I thought the whole, "there's no money in the 24th century" crap was stupid. Money is actually one of the greatest inventions of mankind. Money ensures that in order to receive the benefits of society, you also have to be a participant. It also allows us to offer our services to one area, and receive credit to purchase items in other areas of the economy. Otherwise we'd be on the barter system.
 
There are three references to currency in the new movie (maybe more.) Does anyone know if this was the writer's deliberate attempt to introduce currency in the new alternate reality?

References are all made during the bar scene, something like:

1. Kirk "Her drink's on me."
2. Uhura: Her drink's on her."
3. (A more obvious reference) Background voice says: "I just bought a drink!" (when Pike orders everyone out of the bar.)

My apologies if this has already been raised.

Considering that currency and money existed in TOS -- Cyrano Jones selling tribbles aboard a Federation station in "The Trouble With Tribbles;" Harry Mudd trying to make money by selling "mail-order brides" to Federation miners on distant planets, and by stealing civilian ships, in "Mudd's Women;" Spock posing as a Federation merchant selling gemstones and whatnot in "Errand of Mercy;" the founding Federation member world Tellar not wanting the planet Coridan to be admitted to the Federation because they profit off of the dilithium trade -- trade whose profits would be re-diverted to the Coridanite people -- and references to the Orions' plans to sell dilithium to both sides in a Federation civil war in "Journey to Babel;" etc, etc, etc. -- I don't think it's good to read anything into it.

Money existed during TOS, so it exists in this film.
 
Go look up "Star Trek Mistakes" on Youtube. There are hundreds of contradictions on money in the other series.

I thought the whole, "there's no money in the 24th century" crap was stupid. Money is actually one of the greatest inventions of mankind. Money ensures that in order to receive the benefits of society, you also have to be a participant.

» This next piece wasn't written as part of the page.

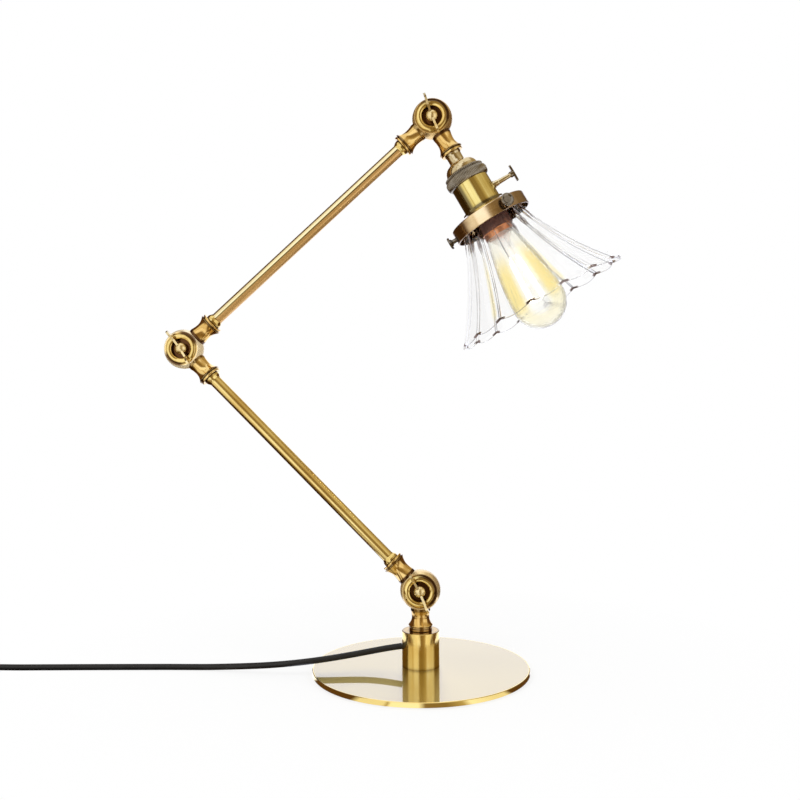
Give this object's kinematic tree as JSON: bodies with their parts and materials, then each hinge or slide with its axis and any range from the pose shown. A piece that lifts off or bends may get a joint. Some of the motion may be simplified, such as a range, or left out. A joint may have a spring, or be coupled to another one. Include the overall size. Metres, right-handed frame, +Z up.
{
  "type": "table lamp",
  "caption": "Jointed table lamp with a round base plate, swivelling arms with wing screws, a key-switch socket, a fluted clear glass shade and a filament bulb.",
  "frame": {"origin": "centre of the underside of the base pad", "axes": "+Z up; the arms swing in the XZ plane, with the elbow on -X and the shade on +X; -Y is the front, where the wing screws are"},
  "size_m": [0.6103, 0.2331, 0.4723],
  "materials": {
    "satin_brass": "satin brushed, lacquered",
    "arm_brass": "finely drawn along the tube",
    "dark_brass": "aged, darkened brass",
    "shell_brass": "satin",
    "steel": "bright zinc plated",
    "copper": "copper coloured, bright",
    "insulation": "matt moulded",
    "pad": "matt foam",
    "cord": "satin sheath",
    "wire": "insulated conductor",
    "clear_glass": "clear pressed glass",
    "bulb_glass": "clear glass, tinted amber",
    "filament": "glowing warm white"
  },
  "bodies": {
    "base": {"base_pad": "pad", "base_disc": "satin_brass", "base_screw": "steel", "column": "satin_brass", "column_cap": "satin_brass", "column_nut": "steel", "cord_bushing": "cord", "base_swivel_front": "satin_brass", "base_ring": "satin_brass", "base_wires": "wire", "cord_run": "cord", "cord_coil": "cord", "cord_tie": "cord", "plug_body": "cord", "plug_blades": "steel"},
    "base_wing_screw": {"base_wing": "satin_brass"},
    "lower_arm": {"base_swivel_rear": "satin_brass", "base_nut": "steel", "base_washer": "insulation", "lower_tube": "arm_brass", "lower_ferrules": "satin_brass", "lower_wires": "wire", "elbow_swivel_front": "satin_brass", "elbow_ring": "satin_brass"},
    "elbow_wing_screw": {"elbow_wing": "satin_brass"},
    "upper_arm": {"elbow_swivel_rear": "satin_brass", "elbow_nut": "steel", "elbow_washer": "insulation", "upper_tube": "arm_brass", "upper_ferrules": "satin_brass", "upper_wires": "wire", "head_swivel_front": "satin_brass", "head_ring": "satin_brass"},
    "head_wing_screw": {"head_wing": "satin_brass"},
    "head": {"head_swivel_rear": "satin_brass", "head_nut": "steel", "head_washer": "insulation", "head_coupling": "dark_brass", "head_nipple": "steel", "head_wires": "wire", "socket_cap": "dark_brass", "socket_collar": "dark_brass", "socket_shell": "shell_brass", "switch_block": "insulation", "key_bushing": "dark_brass", "socket_liner": "insulation", "screw_shell": "satin_brass", "center_contact": "copper", "shade_holder": "satin_brass", "holder_nut": "dark_brass", "glass_shade": "clear_glass", "bulb_cap": "copper", "bulb_glass": "bulb_glass", "bulb_stem": "clear_glass", "bulb_filaments": "filament"},
    "key": {"switch_key": "dark_brass"},
    "front_thumb_screw": {"thumb_screw_front": "dark_brass"},
    "left_thumb_screw": {"thumb_screw_left": "dark_brass"},
    "back_thumb_screw": {"thumb_screw_back": "dark_brass"}
  },
  "joints": [
    {"name": "base_knuckle", "type": "hinge", "parent": "base", "child": "lower_arm", "pos_m": [0, 0, 0.0671], "axis": [0, -1, 0], "range_deg": [-60, 45]},
    {"name": "elbow", "type": "hinge", "parent": "lower_arm", "child": "upper_arm", "pos_m": [-0.19885, 0, 0.26804], "axis": [0, -1, 0], "range_deg": [-20, 93]},
    {"name": "head_tilt", "type": "hinge", "parent": "upper_arm", "child": "head", "pos_m": [0.01255, 0, 0.45574], "axis": [0, -1, 0], "range_deg": [-15, 100]},
    {"name": "base_wing_turn", "type": "hinge", "parent": "base", "child": "base_wing_screw", "pos_m": [0, 0, 0.0671], "axis": [0, -1, 0], "range_deg": [0, 270]},
    {"name": "elbow_wing_turn", "type": "hinge", "parent": "lower_arm", "child": "elbow_wing_screw", "pos_m": [-0.19885, 0, 0.26804], "axis": [0, -1, 0], "range_deg": [0, 270]},
    {"name": "head_wing_turn", "type": "hinge", "parent": "upper_arm", "child": "head_wing_screw", "pos_m": [0.01255, 0, 0.45574], "axis": [0, -1, 0], "range_deg": [0, 270]},
    {"name": "switch_turn", "type": "hinge", "parent": "head", "child": "key", "pos_m": [0.0487, 0, 0.39185], "axis": [0.8704, 0, 0.4924], "continuous": true},
    {"name": "front_thumb_turn", "type": "hinge", "parent": "head", "child": "front_thumb_screw", "pos_m": [0.05994, 0, 0.37198], "axis": [0.326, -0.9272, 0.1845], "range_deg": [0, 270]},
    {"name": "left_thumb_turn", "type": "hinge", "parent": "head", "child": "left_thumb_screw", "pos_m": [0.05994, 0, 0.37198], "axis": [-0.8619, 0.1392, -0.4876], "range_deg": [0, 270]},
    {"name": "back_thumb_turn", "type": "hinge", "parent": "head", "child": "back_thumb_screw", "pos_m": [0.05994, 0, 0.37198], "axis": [0.5358, 0.788, 0.3032], "range_deg": [0, 270]}
  ]
}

It also allows us to offer our services to one area, and receive credit to purchase items in other areas of the economy. Otherwise we'd be on the barter system.

Amen. The Picard's "we have evolved beyond the need for material possessions" is, frankly, a bunch of new agey pseudo-marxist nonsense. I don't know if it was part of Gene's latter day soft and fuzziness (talk like that showed up in force during the first season of TNG, I don't know if it was him or the writers), but I say good riddance.
 
I think the writers were inconsistent because it was just too damn complicated not to be. They seemed to think that this idea that humans were beyond money is important. OK, fine - if humans really had moved beyond money, that would be important. But...

But how in the heck can you show commerce of any sort without money? They'd have to deal with the practicalities of things like, "So, how did Fed personnel buy stuff when they were somewhere besides Earth? How did they gamble? How did they buy drinks at Quark's?" And that's when they'd just slide riiiiiiiiight around the issue.

I don't think it was really sloppy writing. I think it was deliberate obfuscation. They had a rock (money or something that can be exchanged is necessary for commerce) and a hard place (but humans have evolved beyond money), and when they had to, they let the plot sit right between the two.

Which is exactly why I wouldn't be too surprised if in the next movie or the one after that, somebody makes reference to "no more money" and just a few minutes later, something else happens that requires - ::gasp:: - the exchange of money. It's one of those little weirdnesses that you just have to accept when you watch Trek.